## START

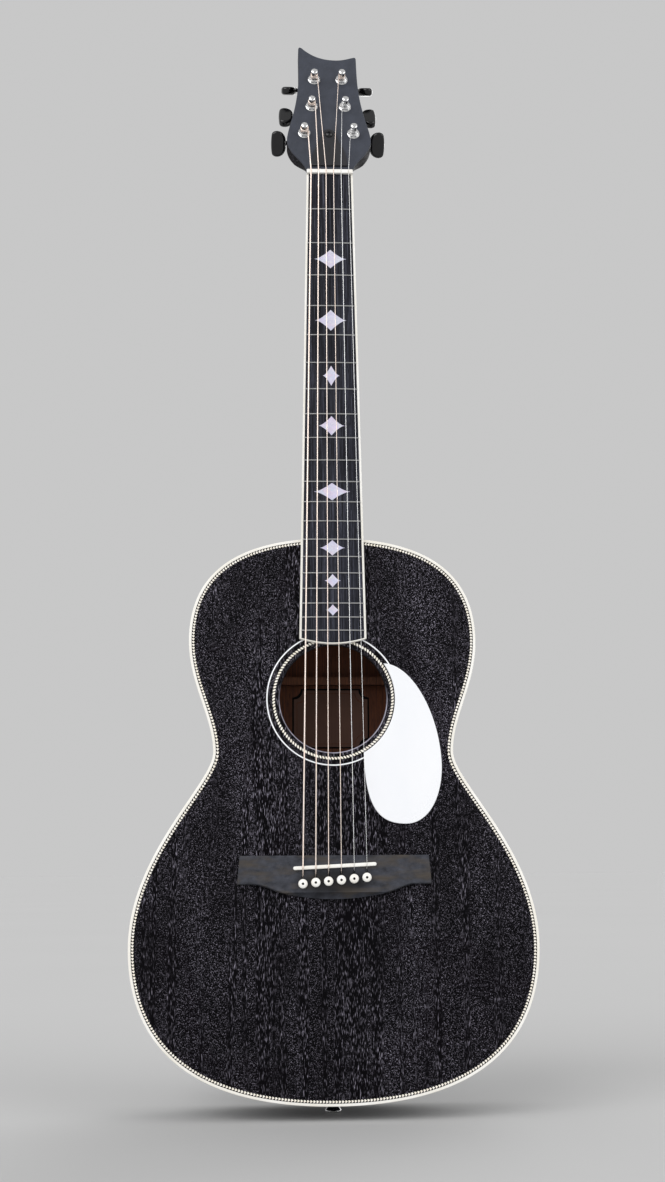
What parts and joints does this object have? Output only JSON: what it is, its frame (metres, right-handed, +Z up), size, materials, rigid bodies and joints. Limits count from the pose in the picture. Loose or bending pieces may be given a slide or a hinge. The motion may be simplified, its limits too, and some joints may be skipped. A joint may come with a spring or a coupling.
{
  "type": "acoustic guitar",
  "caption": "Flat-top steel-string guitar: waisted soundbox with round soundhole, pinned bridge, fretted neck and angled headstock with geared tuners.",
  "frame": {"origin": "centre of the strap pin's end face, the lowest point of the guitar", "axes": "+Z up the neck, -Y out of the soundboard, +X towards the treble side"},
  "size_m": [0.3508, 0.119, 0.9928],
  "materials": {
    "black_top": "satin, open pore",
    "black_wood": "satin",
    "mahogany": "raw",
    "spruce": "raw",
    "ebony": "oiled satin",
    "cream_binding": "satin",
    "herringbone": "inlaid strips",
    "white_plastic": "gloss",
    "bone": "polished",
    "chrome": "polished",
    "steel": "bright",
    "bronze": "bright",
    "black_plastic": "gloss",
    "fret_metal": "polished",
    "pearl": "pearly",
    "label_paper": "matte"
  },
  "bodies": {
    "body": {"soundboard": "black_top", "side_bass": "black_wood", "side_treble": "black_wood", "back": "black_wood", "neck": "black_wood", "top_binding": "cream_binding", "back_binding": "cream_binding", "fingerboard_binding": "cream_binding", "top_purfling": "herringbone", "rosette_inner": "herringbone", "rosette_outer": "white_plastic", "pickguard": "white_plastic", "lining_top": "spruce", "lining_back": "spruce", "x_brace_bass": "spruce", "x_brace_treble": "spruce", "transverse_brace": "spruce", "neck_block": "mahogany", "tail_block": "mahogany", "bridge_plate": "mahogany", "back_brace_upper": "mahogany", "back_brace_lower": "mahogany", "bridge": "ebony", "fingerboard": "ebony", "headstock_veneer": "ebony", "saddle": "bone", "nut": "bone", "strap_pin": "chrome", "truss_rod": "steel", "truss_rod_cover": "black_plastic", "tuner_housing_low_e": "chrome", "string_low_e": "bronze", "tuner_housing_a": "chrome", "string_a": "bronze", "tuner_housing_d": "chrome", "string_d": "bronze", "tuner_housing_g": "chrome", "string_g": "bronze", "tuner_housing_b": "chrome", "string_b": "steel", "tuner_housing_high_e": "chrome", "string_high_e": "steel"},
    "tuner_post_low_e": {"tuner_post_low_e": "chrome"},
    "tuner_button_low_e": {"tuner_button_low_e": "black_plastic"},
    "bridge_pin_low_e": {"bridge_pin_low_e": "bone"},
    "tuner_post_a": {"tuner_post_a": "chrome"},
    "tuner_button_a": {"tuner_button_a": "black_plastic"},
    "bridge_pin_a": {"bridge_pin_a": "bone"},
    "tuner_post_d": {"tuner_post_d": "chrome"},
    "tuner_button_d": {"tuner_button_d": "black_plastic"},
    "bridge_pin_d": {"bridge_pin_d": "bone"},
    "tuner_post_g": {"tuner_post_g": "chrome"},
    "tuner_button_g": {"tuner_button_g": "black_plastic"},
    "bridge_pin_g": {"bridge_pin_g": "bone"},
    "tuner_post_b": {"tuner_post_b": "chrome"},
    "tuner_button_b": {"tuner_button_b": "black_plastic"},
    "bridge_pin_b": {"bridge_pin_b": "bone"},
    "tuner_post_high_e": {"tuner_post_high_e": "chrome"},
    "tuner_button_high_e": {"tuner_button_high_e": "black_plastic"},
    "bridge_pin_high_e": {"bridge_pin_high_e": "bone"}
  },
  "joints": [
    {"name": "tuner_button_low_e_turn", "type": "hinge", "parent": "body", "child": "tuner_button_low_e", "pos_m": [-0.0232, -0.02242, 0.89233], "axis": [-1, 0, 0], "continuous": true},
    {"name": "tuner_post_low_e_turn", "type": "hinge", "parent": "body", "child": "tuner_post_low_e", "pos_m": [-0.0232, -0.04637, 0.8917], "axis": [0, -0.9744, 0.225], "continuous": true},
    {"name": "tuner_button_a_turn", "type": "hinge", "parent": "body", "child": "tuner_button_a", "pos_m": [-0.0158, -0.01524, 0.92341], "axis": [-1, 0, 0], "continuous": true},
    {"name": "tuner_post_a_turn", "type": "hinge", "parent": "body", "child": "tuner_post_a", "pos_m": [-0.0158, -0.0392, 0.92278], "axis": [0, -0.9744, 0.225], "continuous": true},
    {"name": "tuner_button_d_turn", "type": "hinge", "parent": "body", "child": "tuner_button_d", "pos_m": [-0.0132, -0.00791, 0.95518], "axis": [-1, 0, 0], "continuous": true},
    {"name": "tuner_post_d_turn", "type": "hinge", "parent": "body", "child": "tuner_post_d", "pos_m": [-0.0132, -0.03186, 0.95455], "axis": [0, -0.9744, 0.225], "continuous": true},
    {"name": "tuner_button_g_turn", "type": "hinge", "parent": "body", "child": "tuner_button_g", "pos_m": [0.0132, -0.00791, 0.95518], "axis": [1, 0, 0], "continuous": true},
    {"name": "tuner_post_g_turn", "type": "hinge", "parent": "body", "child": "tuner_post_g", "pos_m": [0.0132, -0.03186, 0.95455], "axis": [0, -0.9744, 0.225], "continuous": true},
    {"name": "tuner_button_b_turn", "type": "hinge", "parent": "body", "child": "tuner_button_b", "pos_m": [0.0158, -0.01524, 0.92341], "axis": [1, 0, 0], "continuous": true},
    {"name": "tuner_post_b_turn", "type": "hinge", "parent": "body", "child": "tuner_post_b", "pos_m": [0.0158, -0.0392, 0.92278], "axis": [0, -0.9744, 0.225], "continuous": true},
    {"name": "tuner_button_high_e_turn", "type": "hinge", "parent": "body", "child": "tuner_button_high_e", "pos_m": [0.0232, -0.02242, 0.89233], "axis": [1, 0, 0], "continuous": true},
    {"name": "tuner_post_high_e_turn", "type": "hinge", "parent": "body", "child": "tuner_post_high_e", "pos_m": [0.0232, -0.04637, 0.8917], "axis": [0, -0.9744, 0.225], "continuous": true},
    {"name": "bridge_pin_low_e_pull", "type": "slide", "parent": "body", "child": "bridge_pin_low_e", "axis": [0, -1, 0], "range_m": [0, 0.03]},
    {"name": "bridge_pin_a_pull", "type": "slide", "parent": "body", "child": "bridge_pin_a", "axis": [0, -1, 0], "range_m": [0, 0.03]},
    {"name": "bridge_pin_d_pull", "type": "slide", "parent": "body", "child": "bridge_pin_d", "axis": [0, -1, 0], "range_m": [0, 0.03]},
    {"name": "bridge_pin_g_pull", "type": "slide", "parent": "body", "child": "bridge_pin_g", "axis": [0, -1, 0], "range_m": [0, 0.03]},
    {"name": "bridge_pin_b_pull", "type": "slide", "parent": "body", "child": "bridge_pin_b", "axis": [0, -1, 0], "range_m": [0, 0.03]},
    {"name": "bridge_pin_high_e_pull", "type": "slide", "parent": "body", "child": "bridge_pin_high_e", "axis": [0, -1, 0], "range_m": [0, 0.03]}
  ],
  "couplings": [
    {"joint": "tuner_post_low_e_turn", "follows": "tuner_button_low_e_turn", "ratio": 0.071429},
    {"joint": "tuner_post_a_turn", "follows": "tuner_button_a_turn", "ratio": 0.071429},
    {"joint": "tuner_post_d_turn", "follows": "tuner_button_d_turn", "ratio": 0.071429},
    {"joint": "tuner_post_g_turn", "follows": "tuner_button_g_turn", "ratio": -0.071429},
    {"joint": "tuner_post_b_turn", "follows": "tuner_button_b_turn", "ratio": -0.071429},
    {"joint": "tuner_post_high_e_turn", "follows": "tuner_button_high_e_turn", "ratio": -0.071429}
  ]
}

## END

## INSTRUCTIONS TO FOLLOW
Restate the whole listing exactly.

## ANSWER BELOW
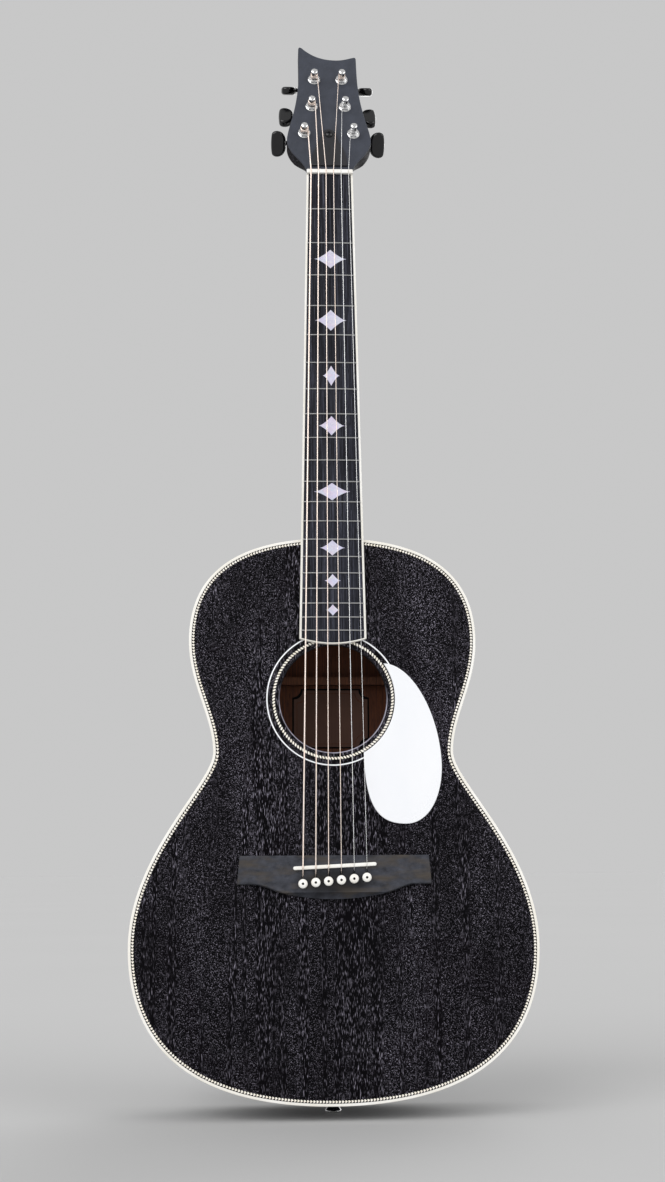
What parts and joints does this object have? Output only JSON: what it is, its frame (metres, right-handed, +Z up), size, materials, rigid bodies and joints. Limits count from the pose in the picture. Loose or bending pieces may be given a slide or a hinge. The motion may be simplified, its limits too, and some joints may be skipped. A joint may come with a spring or a coupling.
{
  "type": "acoustic guitar",
  "caption": "Flat-top steel-string guitar: waisted soundbox with round soundhole, pinned bridge, fretted neck and angled headstock with geared tuners.",
  "frame": {"origin": "centre of the strap pin's end face, the lowest point of the guitar", "axes": "+Z up the neck, -Y out of the soundboard, +X towards the treble side"},
  "size_m": [0.3508, 0.119, 0.9928],
  "materials": {
    "black_top": "satin, open pore",
    "black_wood": "satin",
    "mahogany": "raw",
    "spruce": "raw",
    "ebony": "oiled satin",
    "cream_binding": "satin",
    "herringbone": "inlaid strips",
    "white_plastic": "gloss",
    "bone": "polished",
    "chrome": "polished",
    "steel": "bright",
    "bronze": "bright",
    "black_plastic": "gloss",
    "fret_metal": "polished",
    "pearl": "pearly",
    "label_paper": "matte"
  },
  "bodies": {
    "body": {"soundboard": "black_top", "side_bass": "black_wood", "side_treble": "black_wood", "back": "black_wood", "neck": "black_wood", "top_binding": "cream_binding", "back_binding": "cream_binding", "fingerboard_binding": "cream_binding", "top_purfling": "herringbone", "rosette_inner": "herringbone", "rosette_outer": "white_plastic", "pickguard": "white_plastic", "lining_top": "spruce", "lining_back": "spruce", "x_brace_bass": "spruce", "x_brace_treble": "spruce", "transverse_brace": "spruce", "neck_block": "mahogany", "tail_block": "mahogany", "bridge_plate": "mahogany", "back_brace_upper": "mahogany", "back_brace_lower": "mahogany", "bridge": "ebony", "fingerboard": "ebony", "headstock_veneer": "ebony", "saddle": "bone", "nut": "bone", "strap_pin": "chrome", "truss_rod": "steel", "truss_rod_cover": "black_plastic", "tuner_housing_low_e": "chrome", "string_low_e": "bronze", "tuner_housing_a": "chrome", "string_a": "bronze", "tuner_housing_d": "chrome", "string_d": "bronze", "tuner_housing_g": "chrome", "string_g": "bronze", "tuner_housing_b": "chrome", "string_b": "steel", "tuner_housing_high_e": "chrome", "string_high_e": "steel"},
    "tuner_post_low_e": {"tuner_post_low_e": "chrome"},
    "tuner_button_low_e": {"tuner_button_low_e": "black_plastic"},
    "bridge_pin_low_e": {"bridge_pin_low_e": "bone"},
    "tuner_post_a": {"tuner_post_a": "chrome"},
    "tuner_button_a": {"tuner_button_a": "black_plastic"},
    "bridge_pin_a": {"bridge_pin_a": "bone"},
    "tuner_post_d": {"tuner_post_d": "chrome"},
    "tuner_button_d": {"tuner_button_d": "black_plastic"},
    "bridge_pin_d": {"bridge_pin_d": "bone"},
    "tuner_post_g": {"tuner_post_g": "chrome"},
    "tuner_button_g": {"tuner_button_g": "black_plastic"},
    "bridge_pin_g": {"bridge_pin_g": "bone"},
    "tuner_post_b": {"tuner_post_b": "chrome"},
    "tuner_button_b": {"tuner_button_b": "black_plastic"},
    "bridge_pin_b": {"bridge_pin_b": "bone"},
    "tuner_post_high_e": {"tuner_post_high_e": "chrome"},
    "tuner_button_high_e": {"tuner_button_high_e": "black_plastic"},
    "bridge_pin_high_e": {"bridge_pin_high_e": "bone"}
  },
  "joints": [
    {"name": "tuner_button_low_e_turn", "type": "hinge", "parent": "body", "child": "tuner_button_low_e", "pos_m": [-0.0232, -0.02242, 0.89233], "axis": [-1, 0, 0], "continuous": true},
    {"name": "tuner_post_low_e_turn", "type": "hinge", "parent": "body", "child": "tuner_post_low_e", "pos_m": [-0.0232, -0.04637, 0.8917], "axis": [0, -0.9744, 0.225], "continuous": true},
    {"name": "tuner_button_a_turn", "type": "hinge", "parent": "body", "child": "tuner_button_a", "pos_m": [-0.0158, -0.01524, 0.92341], "axis": [-1, 0, 0], "continuous": true},
    {"name": "tuner_post_a_turn", "type": "hinge", "parent": "body", "child": "tuner_post_a", "pos_m": [-0.0158, -0.0392, 0.92278], "axis": [0, -0.9744, 0.225], "continuous": true},
    {"name": "tuner_button_d_turn", "type": "hinge", "parent": "body", "child": "tuner_button_d", "pos_m": [-0.0132, -0.00791, 0.95518], "axis": [-1, 0, 0], "continuous": true},
    {"name": "tuner_post_d_turn", "type": "hinge", "parent": "body", "child": "tuner_post_d", "pos_m": [-0.0132, -0.03186, 0.95455], "axis": [0, -0.9744, 0.225], "continuous": true},
    {"name": "tuner_button_g_turn", "type": "hinge", "parent": "body", "child": "tuner_button_g", "pos_m": [0.0132, -0.00791, 0.95518], "axis": [1, 0, 0], "continuous": true},
    {"name": "tuner_post_g_turn", "type": "hinge", "parent": "body", "child": "tuner_post_g", "pos_m": [0.0132, -0.03186, 0.95455], "axis": [0, -0.9744, 0.225], "continuous": true},
    {"name": "tuner_button_b_turn", "type": "hinge", "parent": "body", "child": "tuner_button_b", "pos_m": [0.0158, -0.01524, 0.92341], "axis": [1, 0, 0], "continuous": true},
    {"name": "tuner_post_b_turn", "type": "hinge", "parent": "body", "child": "tuner_post_b", "pos_m": [0.0158, -0.0392, 0.92278], "axis": [0, -0.9744, 0.225], "continuous": true},
    {"name": "tuner_button_high_e_turn", "type": "hinge", "parent": "body", "child": "tuner_button_high_e", "pos_m": [0.0232, -0.02242, 0.89233], "axis": [1, 0, 0], "continuous": true},
    {"name": "tuner_post_high_e_turn", "type": "hinge", "parent": "body", "child": "tuner_post_high_e", "pos_m": [0.0232, -0.04637, 0.8917], "axis": [0, -0.9744, 0.225], "continuous": true},
    {"name": "bridge_pin_low_e_pull", "type": "slide", "parent": "body", "child": "bridge_pin_low_e", "axis": [0, -1, 0], "range_m": [0, 0.03]},
    {"name": "bridge_pin_a_pull", "type": "slide", "parent": "body", "child": "bridge_pin_a", "axis": [0, -1, 0], "range_m": [0, 0.03]},
    {"name": "bridge_pin_d_pull", "type": "slide", "parent": "body", "child": "bridge_pin_d", "axis": [0, -1, 0], "range_m": [0, 0.03]},
    {"name": "bridge_pin_g_pull", "type": "slide", "parent": "body", "child": "bridge_pin_g", "axis": [0, -1, 0], "range_m": [0, 0.03]},
    {"name": "bridge_pin_b_pull", "type": "slide", "parent": "body", "child": "bridge_pin_b", "axis": [0, -1, 0], "range_m": [0, 0.03]},
    {"name": "bridge_pin_high_e_pull", "type": "slide", "parent": "body", "child": "bridge_pin_high_e", "axis": [0, -1, 0], "range_m": [0, 0.03]}
  ],
  "couplings": [
    {"joint": "tuner_post_low_e_turn", "follows": "tuner_button_low_e_turn", "ratio": 0.071429},
    {"joint": "tuner_post_a_turn", "follows": "tuner_button_a_turn", "ratio": 0.071429},
    {"joint": "tuner_post_d_turn", "follows": "tuner_button_d_turn", "ratio": 0.071429},
    {"joint": "tuner_post_g_turn", "follows": "tuner_button_g_turn", "ratio": -0.071429},
    {"joint": "tuner_post_b_turn", "follows": "tuner_button_b_turn", "ratio": -0.071429},
    {"joint": "tuner_post_high_e_turn", "follows": "tuner_button_high_e_turn", "ratio": -0.071429}
  ]
}